▸ Work to do
Reproduce each line from the first in the data through the line that contains "import * as THREE from 'three';" exactly; give nothing else.

▸ Data section
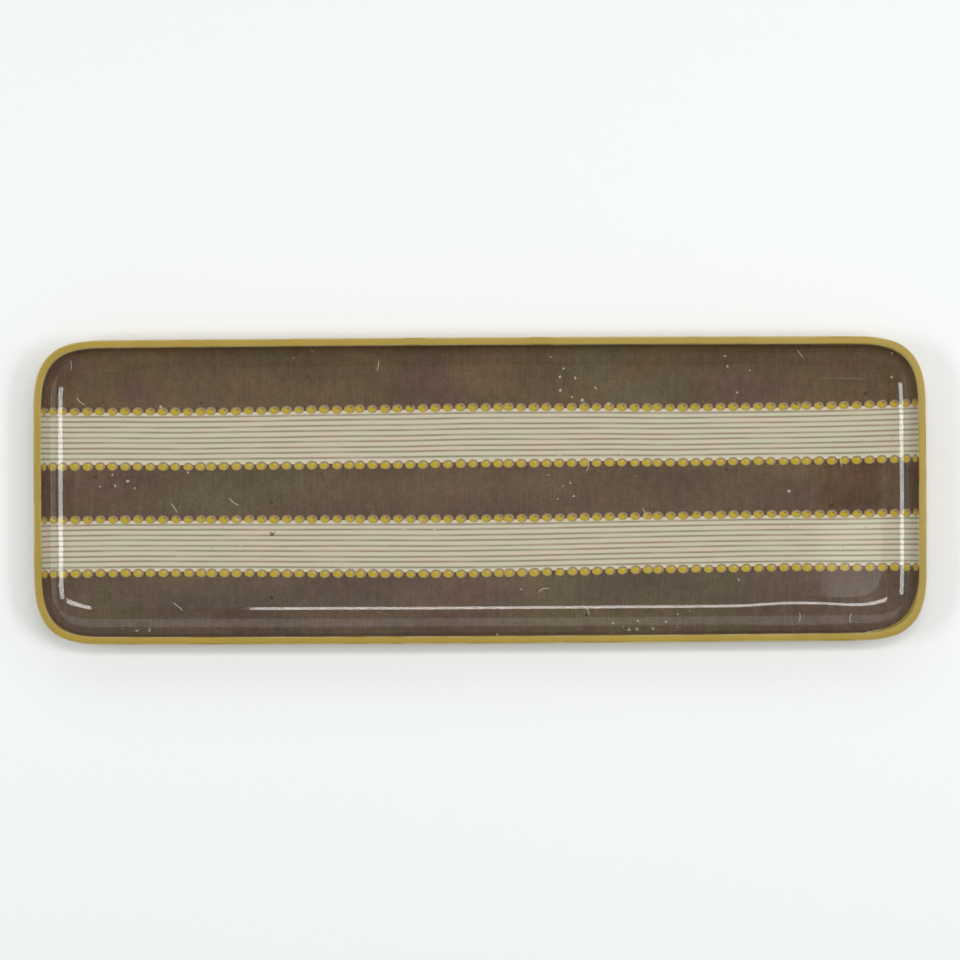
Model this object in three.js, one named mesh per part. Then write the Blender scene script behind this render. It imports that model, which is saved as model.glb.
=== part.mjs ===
// A long melamine serving tray, open at the top: one press-moulded body, a printed
// foil that lines its well, and a clear glaze over the foil.
// Millimetres, +Z up, +X along the tray, origin under the middle of the foot ring.
import * as THREE from 'three';

// Outline, seen from above
const trayLength = 380;
const trayWidth = 130.4;
const longSideBow = 0.6; // how far each long side bulges at its middle
const shortSideBow = 0.3;
const cornerExtent = 33; // how far a corner's curve runs along each side
const cornerExponent = 3.2; // 2 is a quarter circle, higher is squarer
const cornerShrink = 1.35; // how fast the curve gets shorter inwards from the rim
const cornerShareOfSide = 0.95; // most of half a side that a corner may take up

// Section through the rim, wall and floor
const trayHeight = 14.5;
const wallThickness = 3.3;
const wallAngle = THREE.MathUtils.degToRad(68); // from the floor's plane
const filletRadius = 9; // where the wall turns into the floor
const easeRadius = 18; // gentler curve that runs the fillet out into the flat floor
const easeAngle = THREE.MathUtils.degToRad(40);
const shoulderRadius = 1.2; // rounded outer edge of the rim
const rimEdgeRadius = 0.4; // slightly broken inner edge of the rim

// Low foot ring moulded under the base
const footHeight = 1;
const footWidth = 4;
const footSetBack = 3; // from the end of the base's curve in to the ring
const footTaper = 0.6; // how much each side of the ring leans in over its height

// Pressed layers that line the well
const bondGap = 0.05;
const foilThickness = 0.2;
const glazeThickness = 0.2;
const foilEdgeDrop = 0.5; // from the top of the rim down to the edge of the foil
const glazeEdgeDrop = 0.45;

// How finely the curves are divided
const shortSideSteps = 3;
const cornerSteps = 11;
const longSideSteps = 5;
const filletSteps = 4;
const easeSteps = 4;
const shoulderSteps = 4;
const rimEdgeSteps = 2;

// Section points are (inset, z): inset runs inwards from the tray's outer edge.
// wallNormal points from the well into the wall, down and outwards.
const floorTop = footHeight + wallThickness;
const straightDown = -Math.PI / 2;
const wallNormal = new THREE.Vector2(-Math.sin(wallAngle), -Math.cos(wallAngle));
const easeNormal = new THREE.Vector2(-Math.sin(easeAngle), -Math.cos(easeAngle));
const shoulderCentre = new THREE.Vector2(shoulderRadius, trayHeight - shoulderRadius);
const wallPoint = shoulderCentre.clone().addScaledVector(wallNormal, shoulderRadius - wallThickness);

// Inset of a line parallel to the wall's inner face, at a height, a distance into the wall
function insetOnWall(z, depthIntoWall) {
  return wallPoint.x + (depthIntoWall - (z - wallPoint.y) * wallNormal.y) / wallNormal.x;
}

const centreSpread = easeRadius - filletRadius;
const filletCentreZ = floorTop + easeRadius + centreSpread * easeNormal.y;
const filletCentre = new THREE.Vector2(insetOnWall(filletCentreZ, -filletRadius), filletCentreZ);
const easeCentre = filletCentre.clone().addScaledVector(easeNormal, -centreSpread);

function arcPoints(centre, radius, fromAngle, toAngle, steps) {
  const turnsDown = toAngle < fromAngle;
  const arc = new THREE.EllipseCurve(centre.x, centre.y, radius, radius, fromAngle, toAngle, turnsDown);
  return arc.getPoints(steps);
}

// Floor's edge to the top of the wall, a distance off the body's inner face:
// positive towards the well, negative into the wall
function wallSection(offset, topZ) {
  const easeEnd = straightDown - easeAngle;
  const filletEnd = straightDown - wallAngle;
  const ease = arcPoints(easeCentre, easeRadius - offset, straightDown, easeEnd, easeSteps);
  const fillet = arcPoints(filletCentre, filletRadius - offset, easeEnd, filletEnd, filletSteps);
  const points = ease.concat(fillet.slice(1));
  if (topZ !== undefined) {
    points.push(new THREE.Vector2(insetOnWall(topZ, -offset), topZ));
  }
  return points;
}

// One closed ring of points round the tray, a distance in from its outer edge
function outlineAt(inset) {
  const halfLength = trayLength / 2 - shortSideBow - inset;
  const halfWidth = trayWidth / 2 - longSideBow - inset;
  const shrunkExtent = cornerExtent * Math.exp((-cornerShrink * inset) / cornerExtent);
  const extent = Math.min(shrunkExtent, cornerShareOfSide * Math.min(halfLength, halfWidth));
  const quarter = [];
  for (let i = 0; i < shortSideSteps; i += 1) {
    quarter.push(new THREE.Vector2(halfLength, ((halfWidth - extent) * i) / shortSideSteps));
  }
  for (let i = 0; i <= cornerSteps; i += 1) {
    const angle = (Math.PI / 2) * (i / cornerSteps);
    const alongX = Math.abs(Math.cos(angle)) ** (2 / cornerExponent);
    const alongY = Math.abs(Math.sin(angle)) ** (2 / cornerExponent);
    quarter.push(new THREE.Vector2(
      halfLength - extent * (1 - alongX),
      halfWidth - extent * (1 - alongY),
    ));
  }
  for (let i = 1; i <= longSideSteps; i += 1) {
    quarter.push(new THREE.Vector2((halfLength - extent) * (1 - i / longSideSteps), halfWidth));
  }
  const bowed = quarter.map((point) => new THREE.Vector2(
    point.x + shortSideBow * (1 - (point.y / halfWidth) ** 2),
    point.y + longSideBow * (1 - (point.x / halfLength) ** 2),
  ));
  const farQuarter = bowed.slice(0, -1).reverse().map((point) => new THREE.Vector2(-point.x, point.y));
  const half = bowed.concat(farQuarter);
  const otherHalf = half.slice(1, -1).reverse().map((point) => new THREE.Vector2(point.x, -point.y));
  return half.concat(otherHalf);
}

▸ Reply
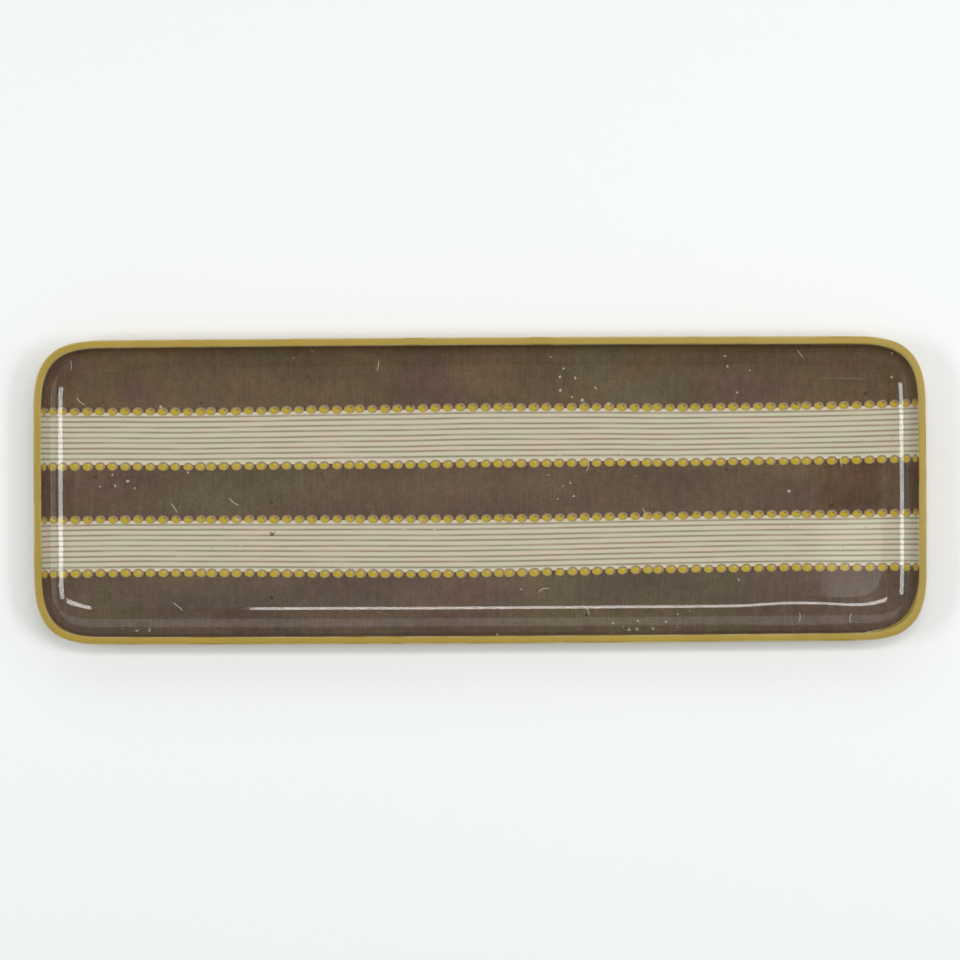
Model this object in three.js, one named mesh per part. Then write the Blender scene script behind this render. It imports that model, which is saved as model.glb.
=== part.mjs ===
// A long melamine serving tray, open at the top: one press-moulded body, a printed
// foil that lines its well, and a clear glaze over the foil.
// Millimetres, +Z up, +X along the tray, origin under the middle of the foot ring.
import * as THREE from 'three';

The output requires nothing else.